Final Four um die Deutsche Meisterschaft am 31.8./1.9. im SCC
Ein bisschen ins Grübeln kommen die Verantwortlichen Philipp Fischer (Team-Captain) und Jens Thron (Sportwart SCC), wenn es um die Austragung der Deutschen Meisterschaften geht. "So ganz für ein solches Event ist unsere zwar sehr schöne und große, aber nicht gerade mit Zuschauertribünen ausgestattete Anlage im Charlottenburger Eichkamp nicht", weiß Philipp Fischer. "Wir haben einige Ideen, wie wir die Bedürfnisse der erwarteten über 1.000 Besucher beim Zuschauen und Verköstigen befriedigen werden. Insofern freuen wir uns auf jeden Besucher. Ausverkauft gibt's bei uns sowieso nicht. Wir freuen uns über jeden Besucher, der uns an diesem Tag unterstützen kommt. Deswegen soll der Eintritt auch frei sein."

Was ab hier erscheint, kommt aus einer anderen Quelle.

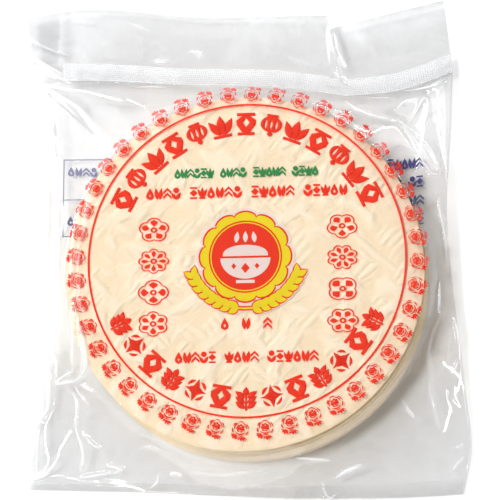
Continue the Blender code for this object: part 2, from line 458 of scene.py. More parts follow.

Sportlich wird es mehr als spannend. Schon beim Halbfinale am Samstag, den 31.8. ab 10 Uhr, wartet auf die SCC'er ganz sicher ein hochkarätiger Gegner. Ob es gegen das bayrische Team von (voraussichtlich) Iphitos München, dem TC Bredeney aus Nordrhein-Westfalen oder den amtierenden Deutschen Meister vom TC BW Bohlsbach gehen wird. Alle Teams rechnen sich Chancen aus, das große Finale am darauffolgenden Sonntag, 1.9. ab 10 Uhr zu erreichen. Vielleicht ist der SCC-Heimvorteil ein kleines Zünglein an der Waage.
"Kiwi" und sein Team sind jedenfalls heiß auf den Titel und wollen sich schon einige Tage vorher intensiv auf den Showdown vorbereiten. Vielleicht zeigen die Jungs dann doch an diesem einen Wochenende noch einmal ihr gesamtes ATP-Können aus den "erfahrenen" Körpern heraus und holen den ersehnten Titel in den SCC.